§ Task
Repeat the material exactly, leaving nothing out.

§ Given material
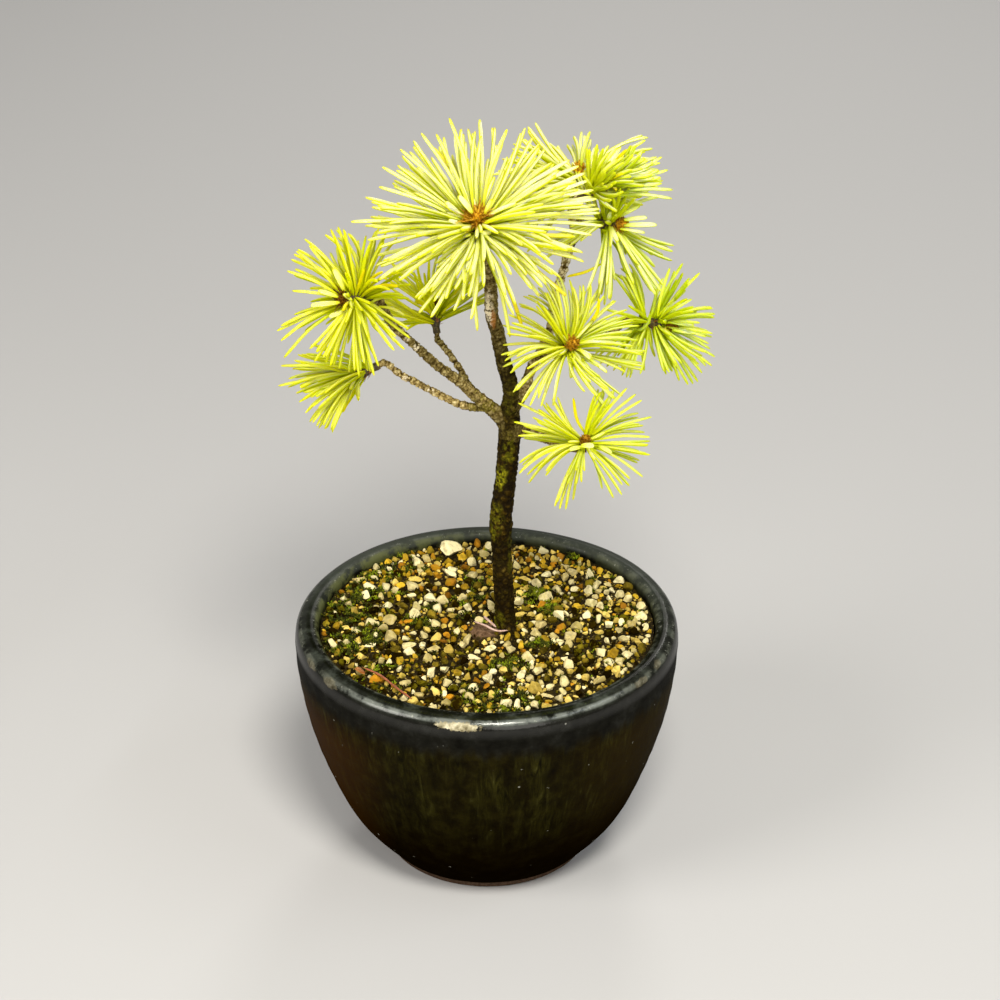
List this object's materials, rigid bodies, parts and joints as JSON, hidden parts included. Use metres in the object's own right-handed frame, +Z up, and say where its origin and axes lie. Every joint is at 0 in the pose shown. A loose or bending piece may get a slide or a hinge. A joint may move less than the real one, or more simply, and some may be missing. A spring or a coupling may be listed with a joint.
{
  "type": "japanese white pine bonsai in a pot",
  "caption": "Small white pine tree with a slim bent trunk, spread limbs and starry sprays of short needles, growing in gravel in a deep round glazed pot.",
  "frame": {"origin": "bottom centre of the bounding box, on the surface that the pot's foot stands on; the pot's own axis is 3.1 mm to its -X side", "axes": "+Z up along the trunk, -Y towards the front of the tree, +X to the right seen from the front"},
  "size_m": [0.1062, 0.1, 0.2042],
  "materials": {
    "glaze": "dark olive and navy satin glaze with a paler rim",
    "screen": "matt",
    "gravel": "loose rough grains with moss between them",
    "bark": "rough scaly bark",
    "needle": "fresh yellow-green needle, semi-gloss",
    "bud": "papery orange-brown scales"
  },
  "bodies": {
    "root": {"pot": "glaze", "drain_screen": "screen", "soil": "gravel", "wood": "bark", "needles_low_right": "needle", "needles_middle_right": "needle", "needles_crown": "needle", "needles_right": "needle", "needles_upper_right_front": "needle", "needles_upper_right": "needle", "needles_upper_back": "needle", "needles_low_left": "needle", "needles_left": "needle", "needles_back_left": "needle", "bud_low_right": "bud", "bud_middle_right": "bud", "bud_crown": "bud", "bud_right": "bud", "bud_upper_right_front": "bud", "bud_upper_right": "bud", "bud_upper_back": "bud", "bud_low_left": "bud", "bud_left": "bud", "bud_back_left": "bud"}
  },
  "joints": []
}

§ Correct result
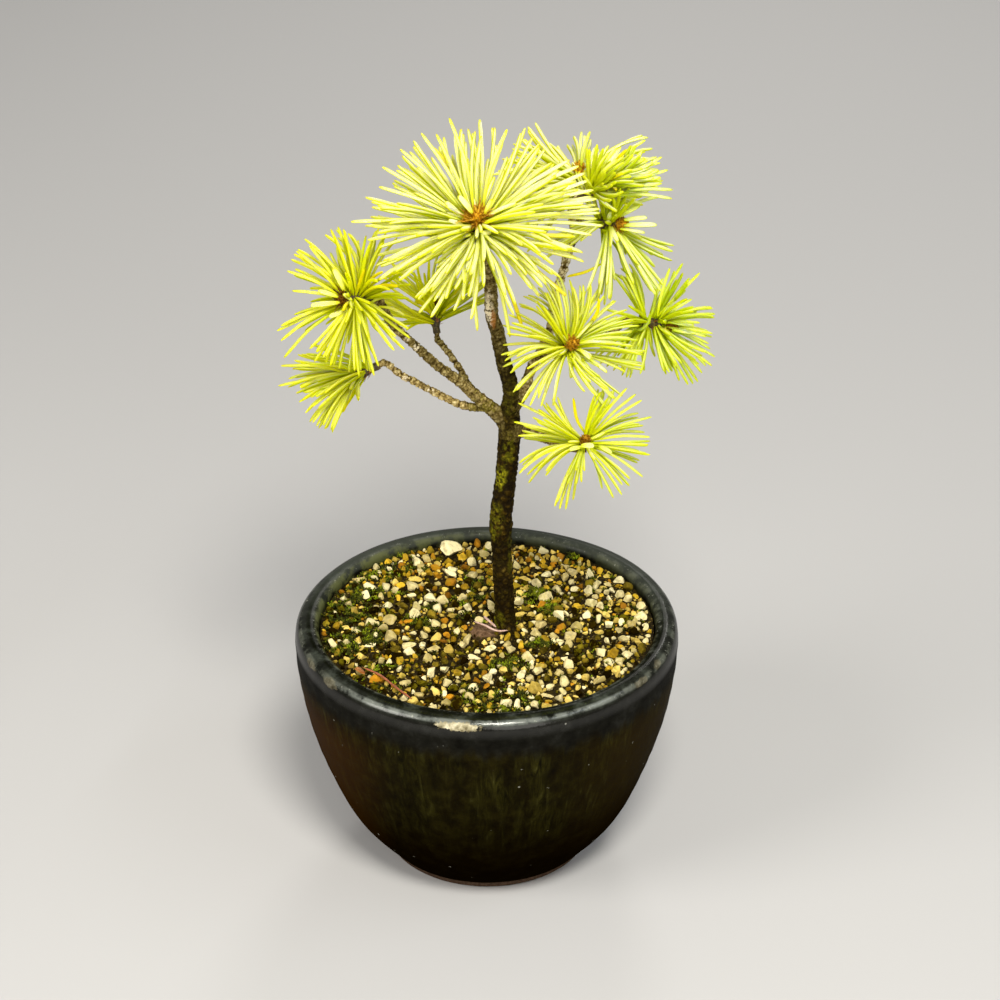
List this object's materials, rigid bodies, parts and joints as JSON, hidden parts included. Use metres in the object's own right-handed frame, +Z up, and say where its origin and axes lie. Every joint is at 0 in the pose shown. A loose or bending piece may get a slide or a hinge. A joint may move less than the real one, or more simply, and some may be missing. A spring or a coupling may be listed with a joint.
{
  "type": "japanese white pine bonsai in a pot",
  "caption": "Small white pine tree with a slim bent trunk, spread limbs and starry sprays of short needles, growing in gravel in a deep round glazed pot.",
  "frame": {"origin": "bottom centre of the bounding box, on the surface that the pot's foot stands on; the pot's own axis is 3.1 mm to its -X side", "axes": "+Z up along the trunk, -Y towards the front of the tree, +X to the right seen from the front"},
  "size_m": [0.1062, 0.1, 0.2042],
  "materials": {
    "glaze": "dark olive and navy satin glaze with a paler rim",
    "screen": "matt",
    "gravel": "loose rough grains with moss between them",
    "bark": "rough scaly bark",
    "needle": "fresh yellow-green needle, semi-gloss",
    "bud": "papery orange-brown scales"
  },
  "bodies": {
    "root": {"pot": "glaze", "drain_screen": "screen", "soil": "gravel", "wood": "bark", "needles_low_right": "needle", "needles_middle_right": "needle", "needles_crown": "needle", "needles_right": "needle", "needles_upper_right_front": "needle", "needles_upper_right": "needle", "needles_upper_back": "needle", "needles_low_left": "needle", "needles_left": "needle", "needles_back_left": "needle", "bud_low_right": "bud", "bud_middle_right": "bud", "bud_crown": "bud", "bud_right": "bud", "bud_upper_right_front": "bud", "bud_upper_right": "bud", "bud_upper_back": "bud", "bud_low_left": "bud", "bud_left": "bud", "bud_back_left": "bud"}
  },
  "joints": []
}